• [What you need to do]:
Lift out each line of the data that holds "bodies".

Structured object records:

-- begin --

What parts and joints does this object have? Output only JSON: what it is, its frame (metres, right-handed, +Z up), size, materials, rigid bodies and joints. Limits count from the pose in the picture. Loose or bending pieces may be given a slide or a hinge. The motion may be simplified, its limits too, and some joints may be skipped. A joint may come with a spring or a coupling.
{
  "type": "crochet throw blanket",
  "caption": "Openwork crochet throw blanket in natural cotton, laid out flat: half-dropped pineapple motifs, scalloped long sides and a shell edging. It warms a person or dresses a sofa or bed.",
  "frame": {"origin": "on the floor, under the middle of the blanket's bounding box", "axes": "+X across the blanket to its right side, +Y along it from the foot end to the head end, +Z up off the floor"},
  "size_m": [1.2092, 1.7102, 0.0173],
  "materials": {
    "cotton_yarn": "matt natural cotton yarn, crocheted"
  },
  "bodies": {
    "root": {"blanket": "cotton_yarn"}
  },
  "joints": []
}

-- end --
-- begin --

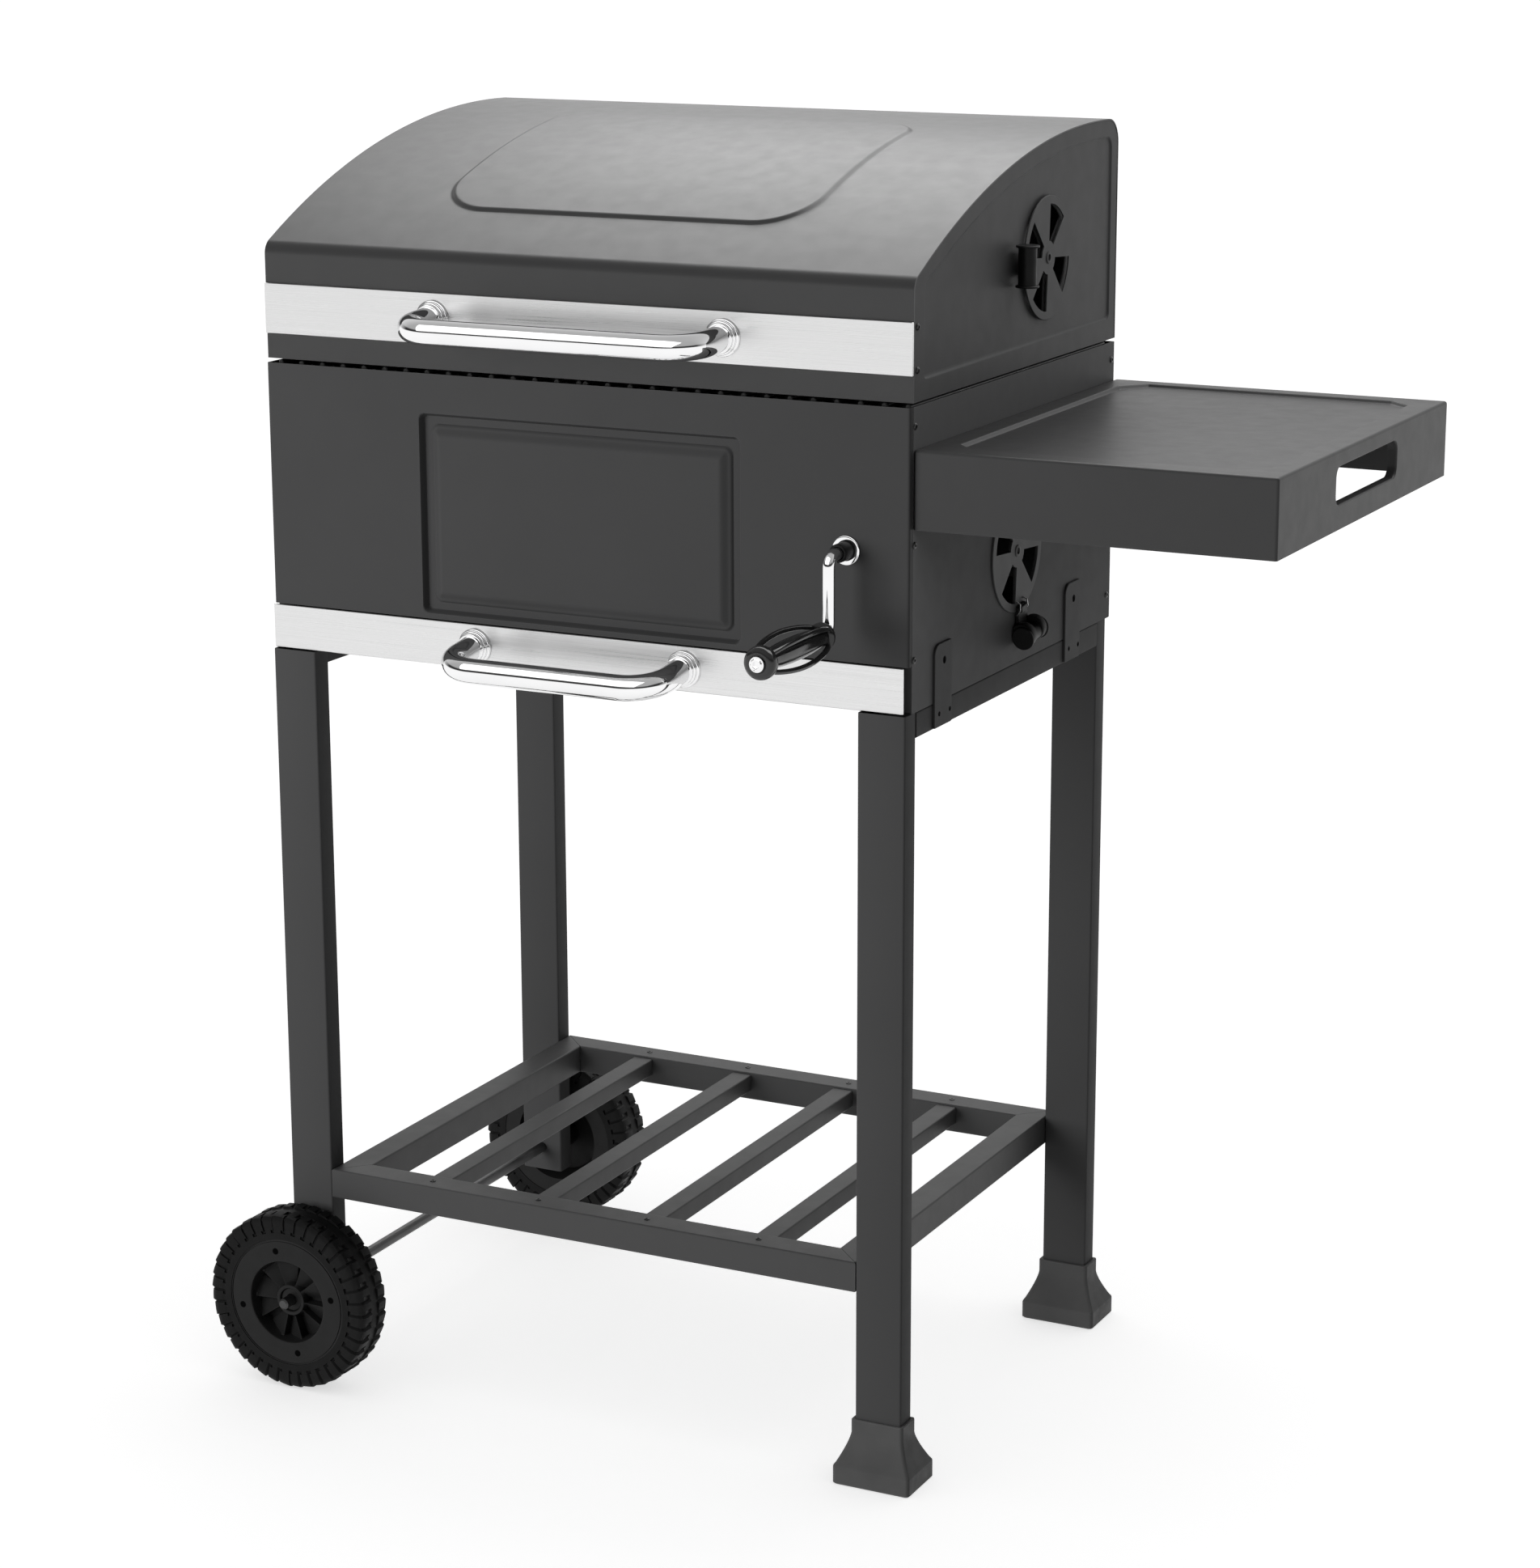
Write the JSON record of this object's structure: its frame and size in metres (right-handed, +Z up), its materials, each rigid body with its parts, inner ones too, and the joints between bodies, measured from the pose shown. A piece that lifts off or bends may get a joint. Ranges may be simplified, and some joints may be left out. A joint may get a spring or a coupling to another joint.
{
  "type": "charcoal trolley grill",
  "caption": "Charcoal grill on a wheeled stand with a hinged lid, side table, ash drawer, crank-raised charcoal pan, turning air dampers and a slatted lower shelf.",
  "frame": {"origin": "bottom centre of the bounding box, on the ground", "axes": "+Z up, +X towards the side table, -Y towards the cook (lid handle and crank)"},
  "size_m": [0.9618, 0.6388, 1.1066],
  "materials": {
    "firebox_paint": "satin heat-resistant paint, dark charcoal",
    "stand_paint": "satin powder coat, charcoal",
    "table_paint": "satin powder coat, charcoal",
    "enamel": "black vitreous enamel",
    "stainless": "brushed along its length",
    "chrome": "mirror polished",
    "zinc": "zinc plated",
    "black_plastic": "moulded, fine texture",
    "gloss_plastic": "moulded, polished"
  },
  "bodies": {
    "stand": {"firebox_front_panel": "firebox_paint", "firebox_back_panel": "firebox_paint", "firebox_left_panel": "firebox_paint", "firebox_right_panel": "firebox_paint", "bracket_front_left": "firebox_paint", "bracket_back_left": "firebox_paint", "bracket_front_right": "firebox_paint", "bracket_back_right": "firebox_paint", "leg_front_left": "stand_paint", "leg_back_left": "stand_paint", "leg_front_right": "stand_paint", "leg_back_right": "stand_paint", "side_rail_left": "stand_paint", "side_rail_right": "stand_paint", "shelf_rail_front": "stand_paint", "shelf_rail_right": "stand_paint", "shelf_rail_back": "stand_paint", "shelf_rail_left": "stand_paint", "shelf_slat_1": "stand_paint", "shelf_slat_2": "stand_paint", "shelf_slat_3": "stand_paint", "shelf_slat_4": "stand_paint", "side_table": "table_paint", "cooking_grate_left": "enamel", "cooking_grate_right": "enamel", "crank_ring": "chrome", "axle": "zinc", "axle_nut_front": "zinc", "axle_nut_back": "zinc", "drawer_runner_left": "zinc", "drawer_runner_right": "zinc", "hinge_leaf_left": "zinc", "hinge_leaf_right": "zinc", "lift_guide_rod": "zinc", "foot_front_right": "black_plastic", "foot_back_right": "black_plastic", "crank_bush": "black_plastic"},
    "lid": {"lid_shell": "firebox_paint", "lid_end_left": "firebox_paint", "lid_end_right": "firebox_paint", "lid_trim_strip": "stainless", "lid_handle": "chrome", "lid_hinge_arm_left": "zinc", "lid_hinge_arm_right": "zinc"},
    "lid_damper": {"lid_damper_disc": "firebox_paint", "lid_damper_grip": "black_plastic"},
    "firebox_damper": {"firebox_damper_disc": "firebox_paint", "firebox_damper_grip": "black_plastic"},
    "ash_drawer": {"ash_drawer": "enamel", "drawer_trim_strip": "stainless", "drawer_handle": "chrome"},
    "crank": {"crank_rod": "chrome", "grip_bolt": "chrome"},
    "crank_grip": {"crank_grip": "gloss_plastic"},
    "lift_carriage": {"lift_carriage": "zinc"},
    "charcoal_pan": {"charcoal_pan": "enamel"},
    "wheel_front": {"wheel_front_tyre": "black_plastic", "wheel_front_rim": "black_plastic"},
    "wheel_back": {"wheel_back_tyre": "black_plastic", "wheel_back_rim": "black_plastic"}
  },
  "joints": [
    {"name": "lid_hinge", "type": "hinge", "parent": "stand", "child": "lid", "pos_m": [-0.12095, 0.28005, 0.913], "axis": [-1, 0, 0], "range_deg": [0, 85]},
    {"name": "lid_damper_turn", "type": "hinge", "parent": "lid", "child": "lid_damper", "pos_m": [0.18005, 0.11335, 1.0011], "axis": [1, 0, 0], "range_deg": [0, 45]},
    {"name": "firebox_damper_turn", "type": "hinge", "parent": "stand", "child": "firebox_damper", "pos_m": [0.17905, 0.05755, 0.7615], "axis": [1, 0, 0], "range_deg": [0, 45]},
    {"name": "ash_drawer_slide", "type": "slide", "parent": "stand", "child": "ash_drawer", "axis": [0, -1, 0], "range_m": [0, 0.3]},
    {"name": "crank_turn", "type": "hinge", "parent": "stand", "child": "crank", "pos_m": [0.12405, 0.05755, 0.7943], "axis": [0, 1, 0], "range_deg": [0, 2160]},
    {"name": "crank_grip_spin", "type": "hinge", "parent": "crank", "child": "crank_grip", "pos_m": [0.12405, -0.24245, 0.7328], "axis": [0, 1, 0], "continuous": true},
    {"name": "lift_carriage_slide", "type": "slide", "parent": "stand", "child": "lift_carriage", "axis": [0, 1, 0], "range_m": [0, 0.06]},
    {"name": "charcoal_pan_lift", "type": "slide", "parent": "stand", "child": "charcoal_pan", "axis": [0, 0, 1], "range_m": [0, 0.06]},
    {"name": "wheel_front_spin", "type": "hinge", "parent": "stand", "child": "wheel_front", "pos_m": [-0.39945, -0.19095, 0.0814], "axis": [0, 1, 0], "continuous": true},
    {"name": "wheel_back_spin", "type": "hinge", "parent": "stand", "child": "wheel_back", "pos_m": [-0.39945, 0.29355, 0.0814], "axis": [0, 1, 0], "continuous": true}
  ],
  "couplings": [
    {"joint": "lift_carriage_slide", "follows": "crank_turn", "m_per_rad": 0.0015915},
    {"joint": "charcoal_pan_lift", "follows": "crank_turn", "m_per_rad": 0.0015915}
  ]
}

-- end --

• [Result of this exercise]:
What parts and joints does this object have? Output only JSON: what it is, its frame (metres, right-handed, +Z up), size, materials, rigid bodies and joints. Limits count from the pose in the picture. Loose or bending pieces may be given a slide or a hinge. The motion may be simplified, its limits too, and some joints may be skipped. A joint may come with a spring or a coupling.
  "bodies": {
Write the JSON record of this object's structure: its frame and size in metres (right-handed, +Z up), its materials, each rigid body with its parts, inner ones too, and the joints between bodies, measured from the pose shown. A piece that lifts off or bends may get a joint. Ranges may be simplified, and some joints may be left out. A joint may get a spring or a coupling to another joint.
  "bodies": {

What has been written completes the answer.